In yeast, mammals, and land plants, mitochondrial F(1)F(O)-ATP synthase (complex V) is a remarkable enzymatic machinery that comprises about 15 conserved subunits. Peculiar among eukaryotes, complex V from Chlamydomonadales algae (order of chlorophycean class) has an atypical subunit composition of its peripheral stator and dimerization module, with nine subunits of unknown evolutionary origin (Asa subunits). In vitro, this enzyme exhibits an increased stability of its dimeric form, and in vivo, Chlamydomonas reinhardtii cells are insensitive to oligomycins, which are potent inhibitors of proton translocation through the F(O) moiety. In this work, we showed that the atypical features of the Chlamydomonadales complex V enzyme are shared by the other chlorophycean orders. By biochemical and in silico analyses, we detected several atypical Asa subunits in Scenedesmus obliquus (Sphaeropleales) and Chlorococcum ellipsoideum (Chlorococcales). In contrast, complex V has a canonical subunit composition in other classes of Chlorophytes (Trebouxiophyceae, Prasinophyceae, and Ulvophyceae) as well as in Streptophytes (land plants), and in Rhodophytes (red algae). Growth, respiration, and ATP levels in Chlorophyceae were also barely affected by oligomycin concentrations that affect representatives of the other classes of Chlorophytes. We finally studied the function of the Asa7 atypical subunit by using RNA interference in C. reinhardtii. Although the loss of Asa7 subunit has no impact on cell bioenergetics or mitochondrial structures, it destabilizes in vitro the enzyme dimeric form and renders growth, respiration, and ATP level sensitive to oligomycins. Altogether, our results suggest that the loss of canonical components of the complex V stator happened at the root of chlorophycean lineage and was accompanied by the recruitment of novel polypeptides. Such a massive modification of complex V stator features might have conferred novel properties, including the stabilization of the enzyme dimeric form and the shielding of the proton channel. In these respects, we discuss an evolutionary scenario for F(1)F(O)-ATP synthase in the whole green lineage (i.e., Chlorophyta and Streptophyta).

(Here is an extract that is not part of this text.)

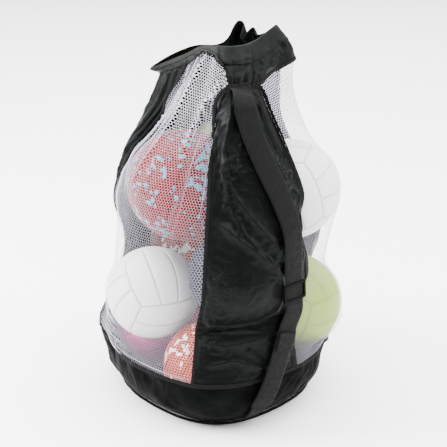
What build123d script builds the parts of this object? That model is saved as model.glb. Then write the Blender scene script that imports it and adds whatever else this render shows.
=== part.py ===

The polypeptides COX2A and COX2B are essential components of the mitochondrial cytochrome c oxidase of Toxoplasma gondii.

Two genes encoding cytochrome c oxidase subunits, Cox2a and Cox2b, are present in the nuclear genomes of apicomplexan parasites and show sequence similarity to corresponding genes in chlorophycean algae. We explored the presence of COX2A and COX2B subunits in the cytochrome c oxidase of Toxoplasma gondii. Antibodies were raised against a synthetic peptide containing a 14-residue fragment of the COX2A polypeptide and against a hexa-histidine-tagged recombinant COX2B protein. Two distinct immunochemical stainings localized the COX2A and COX2B proteins in the parasite's mitochondria. A mitochondria-enriched fraction exhibited cyanide-sensitive oxygen uptake in the presence of succinate. T. gondii mitochondria were solubilized and subjected to Blue Native Electrophoresis followed by second dimension electrophoresis. Selected protein spots from the 2D gels were subjected to mass spectrometry analysis and polypeptides of mitochondrial complexes III, IV and V were identified. Subunits COX2A and COX2B were detected immunochemically and found to co-migrate with complex IV; therefore, they are subunits of the parasite's cytochrome c oxidase. The apparent molecular mass of the T. gondii mature COX2A subunit differs from that of the chlorophycean alga Polytomella sp. The data suggest that during its biogenesis, the mitochondrial targeting sequence of the apicomplexan COX2A precursor protein may be processed differently than the one from its algal counterpart.